Леонтий Леонтиевич с седла рассказал тоже сидевшему на иноходце Кахыму, что этот день принес императору Александру сплошные огорчения. Царь со свитой находился на Вахтенбергской возвышенности около Гюльденшоссе. Первая атака французских позиций провалилась — с потерями наши и прусские войска откатились. Царь приказал гренадерскому корпусу Раевского наступать от Трюна на Ауенгайн. Три сотни казаков сумели перейти через горную речку, зацепились за берег, но дальше не продвинулись. Кровавые схватки за Вахау, Линденау и Меккерне закончились вничью: французы не отступили, а мы не продвинулись.

— Я предложил их величеству бросить с фланга по тылам противника башкирские казачьи полки, — вдруг хвастливо заявил Беннигсен. — Ваши всадники на выносливых степных лошадях пройдут и леса, и болота! Я поручился императору, что ваш полк пойдет головным, прорвет фронт, а следом хлынут находящиеся под моим командованием Четвертый, Пятый, Девятый и Четырнадцатый башкирские казачьи полки. Форсированный марш башкирской конницы, находящейся в моей армии, сломит устойчивость обороны противника! — Генерал выговаривал с упоением: «под моим командованием», «в моей армии», будто осчастливливал этим Кахыма.

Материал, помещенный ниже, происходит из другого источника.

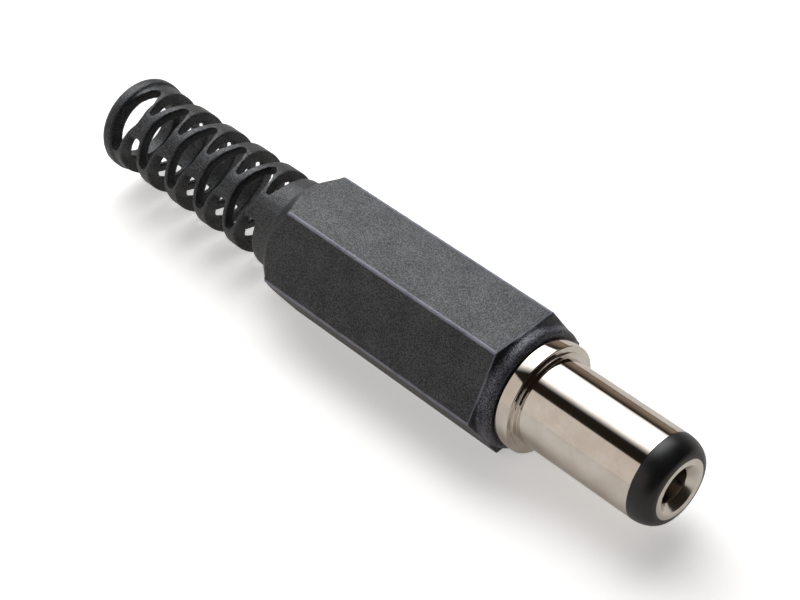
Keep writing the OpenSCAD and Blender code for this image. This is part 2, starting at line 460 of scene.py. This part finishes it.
def nickel(look, name, roughness):
    """Nickel plate on turned or stamped brass: a mirror with a warm, faintly clouded cast."""
    material, tree, out = new_material(name)
    if tree is None:
        return material
    place = add_node(tree, "ShaderNodeTexCoord").outputs["Object"]
    cloud = add_node(
        tree,
        "ShaderNodeTexNoise",
        {},
        {"Vector": place, "Scale": 1 / (2.0 * MM), "Detail": 4.0, "Roughness": 0.6},
    )
    tone = add_node(tree, "ShaderNodeValToRGB", {}, {"Fac": cloud.outputs["Fac"]})
    tone.color_ramp.elements[0].position = 0.35
    tone.color_ramp.elements[0].color = linear(look.nickel_warm)
    tone.color_ramp.elements[1].position = 0.7
    tone.color_ramp.elements[1].color = linear(look.nickel_light)
    shader = add_node(
        tree,
        "ShaderNodeBsdfPrincipled",
        {},
        {"Base Color": tone.outputs["Color"], "Metallic": 1.0, "Roughness": roughness},
    )
    tree.links.new(shader.outputs[0], out.inputs["Surface"])
    return material


def polished_nickel(look):
    """The turned sleeve's plate, which mirrors sharply."""
    return nickel(look, "Nickel_plate_polished", 0.08)


def satin_nickel(look):
    """The contact's and the tags' plate, which mirrors softly."""
    return nickel(look, "Nickel_plate_satin", 0.2)


def nose_plastic(look):
    """Black polyacetal, turned or moulded smooth: a soft broad sheen."""
    material, tree, out = new_material("Acetal_smooth_black")
    if tree is None:
        return material
    place = add_node(tree, "ShaderNodeTexCoord").outputs["Object"]
    cloud = add_node(
        tree,
        "ShaderNodeTexNoise",
        {},
        {"Vector": place, "Scale": 1 / (0.8 * MM), "Detail": 4.0, "Roughness": 0.6},
    )
    rough = add_node(
        tree,
        "ShaderNodeMapRange",
        {},
        {
            "Value": cloud.outputs["Fac"],
            "From Min": 0.3,
            "From Max": 0.7,
            "To Min": 0.28,
            "To Max": 0.4,
        },
    )
    shader = add_node(
        tree,
        "ShaderNodeBsdfPrincipled",
        {},
        {
            "Base Color": linear(look.nose_colour),
            "Roughness": rough.outputs["Result"],
            "IOR": 1.48,
        },
    )
    tree.links.new(shader.outputs[0], out.inputs["Surface"])
    return material


def paper_board(look):
    """Phenolic paper washer, punched: brown, matt, faintly mottled."""
    material, tree, out = new_material("Phenolic_board_brown")
    if tree is None:
        return material
    place = add_node(tree, "ShaderNodeTexCoord").outputs["Object"]
    fibre = add_node(
        tree,
        "ShaderNodeTexNoise",
        {},
        {"Vector": place, "Scale": 1 / (0.3 * MM), "Detail": 4.0, "Roughness": 0.7},
    )
    tone = add_node(tree, "ShaderNodeValToRGB", {}, {"Fac": fibre.outputs["Fac"]})
    tone.color_ramp.elements[0].color = linear(look.board_dark)
    tone.color_ramp.elements[1].color = linear(look.board_light)
    shader = add_node(
        tree,
        "ShaderNodeBsdfPrincipled",
        {},
        {"Base Color": tone.outputs["Color"], "Roughness": 0.7},
    )
    tree.links.new(shader.outputs[0], out.inputs["Surface"])
    return material


# ----------------------------------------------------------------- properties


class PlugLook(bpy.types.PropertyGroup):
    """Colours and finish sizes of the plug."""

    plastic_dark: StringProperty(
        name="Plastic, dark grain",
        description="Darker colour of the moulded grain",
        default="#111317",
    )
    plastic_light: StringProperty(
        name="Plastic, light grain",
        description="Lighter colour of the moulded grain",
        default="#2a2d32",
    )
    # Painted highlight: the pale colour laid on the hexagon's long edges and front rim
    edge_highlight_colour: StringProperty(
        name="Highlit edge",
        description="Colour of the rubbed outer edges",
        default="#7c7d8e",
    )
    nose_colour: StringProperty(
        name="Nose",
        description="Colour of the smooth nose",
        default="#1a1b1e",
    )
    nickel_warm: StringProperty(
        name="Nickel, warm",
        description="Warmer tone of the nickel plate",
        default="#d0c6bd",
    )
    nickel_light: StringProperty(
        name="Nickel, light",
        description="Lighter tone of the nickel plate",
        default="#e0dbd4",
    )
    board_dark: StringProperty(
        name="Board, dark",
        description="Darker colour of the washer's fibre",
        default="#6b4a26",
    )
    board_light: StringProperty(
        name="Board, light",
        description="Lighter colour of the washer's fibre",
        default="#a9824f",
    )
    edge_cell: FloatProperty(
        name="Edge cell",
        description="Cell size that rounds the moulded edges",
        default=0.085 * MM,
        unit="LENGTH",
        subtype="DISTANCE",
        precision=6,
    )
    grain_size: FloatProperty(
        name="Grain",
        description="Width of one grain of the mould texture",
        default=0.075 * MM,
        unit="LENGTH",
        subtype="DISTANCE",
        precision=6,
    )
    blotch_size: FloatProperty(
        name="Blotch",
        description="Width of one lighter or darker patch of the plastic",
        default=1.6 * MM,
        unit="LENGTH",
        subtype="DISTANCE",
        precision=6,
    )


class PlugStudio(bpy.types.PropertyGroup):
    """Camera and light."""

    over_glow: FloatProperty(
        name="Overhead glow",
        description="Brightness of the overhead softbox",
        default=4.2,
        min=0,
    )
    front_glow: FloatProperty(
        name="Front glow",
        description="Brightness of the front card",
        default=0.86,
        min=0,
    )
    back_glow: FloatProperty(
        name="Back glow",
        description="Brightness of the dim card behind the plug",
        default=0.4,
        min=0,
    )
    floor_fill: FloatProperty(
        name="Floor fill",
        description="Brightness added to the floor as the plug mirrors it",
        default=0.24,
        min=0,
    )
    floor_lift: FloatProperty(
        name="Floor lift",
        description="Brightness added to the seen floor",
        default=0.4,
        min=0,
    )
    lens: FloatProperty(
        name="Lens",
        description="Focal length on a 36 mm wide sensor",
        default=92.94,
        min=20,
        max=300,
    )


# ------------------------------------------------------------------ operators


class PLUG_OT_frame_finish(bpy.types.Operator):
    """Give the carried-over pieces their finishes"""

    bl_idname = "plug.frame_finish"
    bl_label = "Finish CAD pieces"

    def execute(self, context):
        look = context.scene.plug_look
        for node, finish in (
            ("handle", spark_textured_plastic),
            ("sleeve", polished_nickel),
            ("centre_contact", satin_nickel),
            ("insulator", nose_plastic),
            ("rear_washer", paper_board),
            ("sleeve_tag", satin_nickel),
            ("centre_tag", satin_nickel),
        ):
            dress(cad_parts[node], finish(look))
        return {"FINISHED"}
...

«Эге, вот почему ты, старый придворный лис, ластишься ко мне, — брезгливо подумал Кахым. — Твоя армия не выполнила сегодня боевой задачи, вот ты и заметался, примчался ко мне и открыто умасливаешь… А ведь ты меня, дикаря, презираешь до глубины души! Но приказ есть приказ… Приказ не обсуждается, а выполняется».

— Оправдаю доверие, ваше превосходительство! — отчеканил Кахым, приложив руку к козырьку.

Беннигсен облегченно перевел дыхание:

— Леонтий Леонтиевич, Леонтий Леонтиевич, без официальностей, — слащаво усмехнулся он. — Никогда в вас не сомневался. Еще в Тарутинском лагере достойно оценил ваш ум!

— Вчера и сегодня на рассвете мои разведчики тщательно изучили окрестность, нашли удобные скрытые тропы. Сотники поведут джигитов бесшумно и уверенно. В ночь выступаем.

— Ну, с Богом, в добрый час! — православный немец с показным благочестием перекрестился. — Не провожайте меня, не провожайте!.. Завтра мой штаб разместится на высотке у городка Пильниц. Разумеется, и я там буду, лично возглавлю фронтальную атаку пехоты.

«Без вашего личного управления боем наверняка атака пройдет удачнее», — подумал Кахым, но пришлось молчать и почтительно козырять отъезжавшему из лагеря полка генералу.

Кахым, избавившись от коварного Леонтия Леонтиевича, начал немедленно действовать — созвал сотников и снова повторил с ними, проверил, как усвоили маршруты, ночью ведь карту не развернешь… Послал вестовых в соседние башкирские полки с просьбой прислать к нему в головной полк связных офицеров потолковее, порасторопнее, чтобы на марше они запомнили дорогу и, вернувшись к своим, повели сотни за Кахымом, а не наобум.

Мулла Карагош наскоро сотворил намаз, благословил джигитов.

И полк тронулся в путь. Разведчики не сбились, но тропы через болото были такими узкими, что пришлось двигаться гуськом, лошадь за лошадью. Болото от дождей вздыбилось в берегах, колдобины на тропе залило водою и грязью, вскоре лошади и всадники были заляпаны ошметками. И опять зарядил дождь, дробный, частый. На болоте зловеще пучились пузыри от испарений. Но Кахым радовался непогоде — французские часовые забьются под навесы, в сараи, чтобы не мокнуть; кто же поверит, что в такую темь, да под непрекращающимся дождем русские рискнут лезть через трясину в логово врага.